How does fabric type affect annotation complexity?

Different materials, like silk or denim, have different levels of elasticity and friction, requiring additional tags regarding the physical properties of the material. Annotators often have to indicate draping specifics for each individual type of textile in the dataset.

Why is it so hard for robots to recognize a fabric edge in a pile of clothes?

In a chaotic pile, severe self-occlusion occurs, where edges merge with other folds of the same color or texture. To solve this, special "edge segmentation maps" are annotated to help the AI see the boundaries of individual layers. 

What is "self-occlusion" and how does it affect annotation?

This is a state where one part of the fabric hides another part under it, making it invisible to the camera. Annotators use multi-camera shoots or simulations to mark the positions of "hidden" points that the robot must learn to predict.

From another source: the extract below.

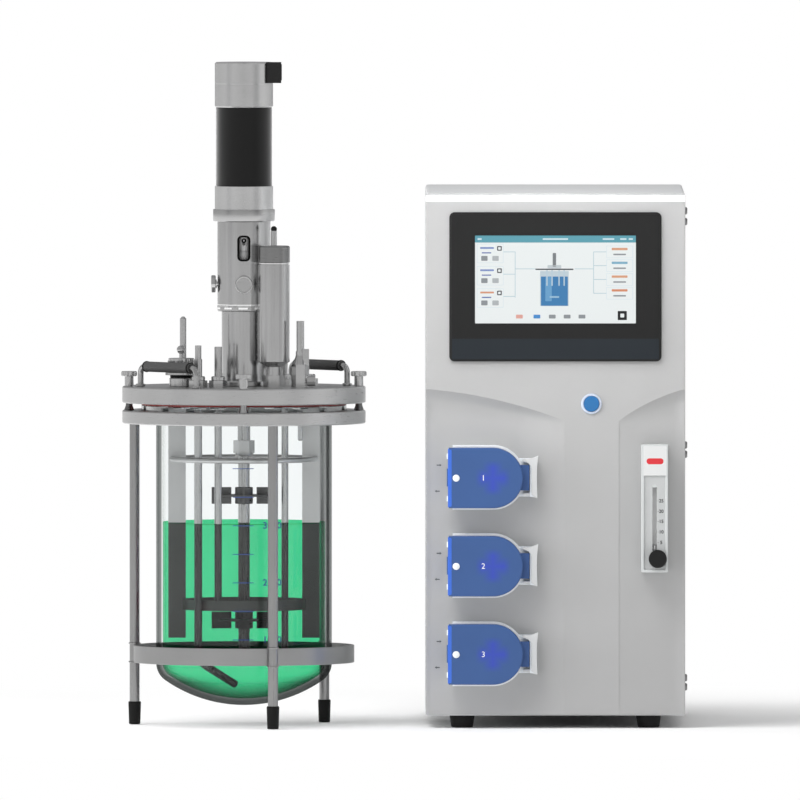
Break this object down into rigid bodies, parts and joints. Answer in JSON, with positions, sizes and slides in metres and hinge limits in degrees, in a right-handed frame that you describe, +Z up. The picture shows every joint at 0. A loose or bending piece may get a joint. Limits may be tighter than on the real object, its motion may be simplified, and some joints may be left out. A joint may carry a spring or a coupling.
{
  "type": "bench bioreactor",
  "caption": "Glass culture vessel in a steel stand with stirrer drive and head-plate fittings, beside a control cabinet with touch screen, peristaltic pumps and gas flowmeter.",
  "frame": {"origin": "bottom centre of the whole object's bounding box, on the bench", "axes": "+Z up; the front faces -Y; the vessel stands at -X and the cabinet at +X"},
  "size_m": [0.5346, 0.452, 0.6267],
  "materials": {
    "borosilicate_glass": "clear, polished",
    "silicone_red": "smooth silicone",
    "stainless_satin": "satin, turned and brushed",
    "stainless_rod": "polished bar",
    "stainless_turned": "fine turned",
    "rubber_black": "matt",
    "rubber_grey": "matt sleeve",
    "aluminium_cap": "fine turned",
    "motor_black": "satin black",
    "plastic_black": "fine texture",
    "bearing_steel": "ground",
    "cabinet_paint": "fine powder coat, light grey",
    "bezel_black": "fine texture",
    "screen_face": "glossy screen",
    "button_blue": "satin blue",
    "plastic_white": "moulded white",
    "cover_blue": "translucent blue",
    "flowmeter_plastic": "moulded, light grey",
    "float_black": "glossy",
    "zinc_steel": "zinc plated sheet",
    "board_green": "solder mask"
  },
  "bodies": {
    "stand": {"glass_vessel": "borosilicate_glass", "head_gasket": "silicone_red", "head_plate": "stainless_satin", "support_ring": "stainless_satin", "legs": "stainless_rod", "brace_band": "stainless_satin", "leg_caps": "rubber_black", "clamp_studs": "stainless_rod", "handles": "stainless_rod", "handle_grips": "rubber_grey", "motor_cap": "aluminium_cap", "motor_case": "motor_black", "motor_base": "aluminium_cap", "motor_connector": "plastic_black", "drive_tube": "stainless_satin", "bearing_housing": "stainless_satin", "shaft_bearings": "bearing_steel", "condenser": "stainless_satin", "condenser_plug": "rubber_black", "baffle_cage": "stainless_satin", "sparger": "stainless_rod", "harvest_tube": "stainless_rod", "thermowell": "stainless_rod", "foam_probe": "stainless_turned", "port_nuts": "stainless_turned", "sampler": "stainless_turned", "cabinet_shell": "cabinet_paint", "front_panel": "cabinet_paint", "rear_panel": "cabinet_paint", "cabinet_feet": "rubber_black", "panel_hardware": "stainless_turned", "screen_bezel": "bezel_black", "screen_glass": "screen_face", "button_bezel": "stainless_turned", "pump_housings": "plastic_white", "pump_motors": "motor_black", "flowmeter_body": "flowmeter_plastic", "power_supply": "zinc_steel", "control_board": "board_green", "power_inlet": "plastic_black"},
    "stirrer": {"drive_coupling": "aluminium_cap", "stirrer_shaft": "stainless_rod", "shaft_collar": "stainless_turned", "impellers": "stainless_turned"},
    "front_clamp_knob": {"clamp_knob_front": "stainless_turned"},
    "right_clamp_knob": {"clamp_knob_right": "stainless_turned"},
    "rear_clamp_knob": {"clamp_knob_rear": "stainless_turned"},
    "left_clamp_knob": {"clamp_knob_left": "stainless_turned"},
    "front_lock_knob": {"lock_knob_front": "stainless_turned"},
    "side_lock_knob": {"lock_knob_side": "stainless_turned"},
    "cover_1": {"pump_cover_1": "cover_blue"},
    "cover_2": {"pump_cover_2": "cover_blue"},
    "cover_3": {"pump_cover_3": "cover_blue"},
    "rotor_1": {"pump_rotor_1": "plastic_white"},
    "rotor_2": {"pump_rotor_2": "plastic_white"},
    "rotor_3": {"pump_rotor_3": "plastic_white"},
    "button": {"power_button": "button_blue"},
    "float": {"flowmeter_float": "float_black"},
    "flow_knob": {"flowmeter_knob": "plastic_black"},
    "rocker": {"mains_switch": "plastic_black"}
  },
  "joints": [
    {"name": "stirrer_spin", "type": "hinge", "parent": "stand", "child": "stirrer", "pos_m": [-0.15125, -0.11, 0.25], "axis": [0, 0, 1], "continuous": true},
    {"name": "front_clamp_turn", "type": "hinge", "parent": "stand", "child": "front_clamp_knob", "pos_m": [-0.15125, -0.2185, 0.325], "axis": [0, 0, 1], "range_deg": [0, 720]},
    {"name": "right_clamp_turn", "type": "hinge", "parent": "stand", "child": "right_clamp_knob", "pos_m": [-0.04275, -0.11, 0.325], "axis": [0, 0, 1], "range_deg": [0, 720]},
    {"name": "rear_clamp_turn", "type": "hinge", "parent": "stand", "child": "rear_clamp_knob", "pos_m": [-0.15125, -0.0015, 0.325], "axis": [0, 0, 1], "range_deg": [0, 720]},
    {"name": "left_clamp_turn", "type": "hinge", "parent": "stand", "child": "left_clamp_knob", "pos_m": [-0.25975, -0.11, 0.325], "axis": [0, 0, 1], "range_deg": [0, 720]},
    {"name": "front_lock_turn", "type": "hinge", "parent": "stand", "child": "front_lock_knob", "pos_m": [-0.15125, -0.138, 0.417], "axis": [0, -1, 0], "range_deg": [0, 720]},
    {"name": "side_lock_turn", "type": "hinge", "parent": "stand", "child": "side_lock_knob", "pos_m": [-0.17925, -0.11, 0.417], "axis": [-1, 0, 0], "range_deg": [0, 720]},
    {"name": "cover_1_swing", "type": "hinge", "parent": "stand", "child": "cover_1", "pos_m": [0.04325, -0.1882, 0.2364], "axis": [0, 0, -1], "range_deg": [0, 110]},
    {"name": "cover_2_swing", "type": "hinge", "parent": "stand", "child": "cover_2", "pos_m": [0.04325, -0.1882, 0.1532], "axis": [0, 0, -1], "range_deg": [0, 110]},
    {"name": "cover_3_swing", "type": "hinge", "parent": "stand", "child": "cover_3", "pos_m": [0.04325, -0.1882, 0.07], "axis": [0, 0, -1], "range_deg": [0, 110]},
    {"name": "rotor_1_spin", "type": "hinge", "parent": "stand", "child": "rotor_1", "pos_m": [0.08375, -0.185, 0.2364], "axis": [0, 1, 0], "continuous": true},
    {"name": "rotor_2_spin", "type": "hinge", "parent": "stand", "child": "rotor_2", "pos_m": [0.08375, -0.185, 0.1532], "axis": [0, 1, 0], "continuous": true},
    {"name": "rotor_3_spin", "type": "hinge", "parent": "stand", "child": "rotor_3", "pos_m": [0.08375, -0.185, 0.07], "axis": [0, 1, 0], "continuous": true},
    {"name": "power_button_press", "type": "slide", "parent": "stand", "child": "button", "axis": [0, 1, 0], "range_m": [0, 0.002], "stiffness_N_per_m": 400, "springref_m": -0.002},
    {"name": "float_rise", "type": "slide", "parent": "stand", "child": "float", "axis": [0, 0, 1], "range_m": [0, 0.052]},
    {"name": "flow_knob_turn", "type": "hinge", "parent": "stand", "child": "flow_knob", "pos_m": [0.23915, -0.203, 0.16025], "axis": [0, -1, 0], "range_deg": [0, 1080]},
    {"name": "mains_rocker_tilt", "type": "hinge", "parent": "stand", "child": "rocker", "pos_m": [0.22075, 0.209, 0.102], "axis": [-1, 0, 0], "range_deg": [0, 20]}
  ]
}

How is the wrinkle-smoothing process annotated?

Depth maps and direction vectors are created, indicating to the robot exactly where it needs to pull the fabric to level a specific wrinkle. This allows for the transformation of visual observation into a clear mechanical action.

What is the role of 5G or high-speed connectivity in data collection?

When using multiple high-frame-rate cameras, the data volume becomes enormous. Fast connectivity is necessary for the instant transfer and synchronization of video with sensor data from the robot in real-time.

How is the success of an action's execution marked?

Annotators compare the robot's result with an "ideal template" and assign a score or mark deviation zones. This is used for reinforcement learning, where the robot tries to minimize the number of errors. 

What difficulties arise when annotating seams?

The hardest part is marking an ideal seam line on an uneven surface that is constantly moving under the sewing machine foot. A combination of micro-cameras and thread tension sensors is often used for this.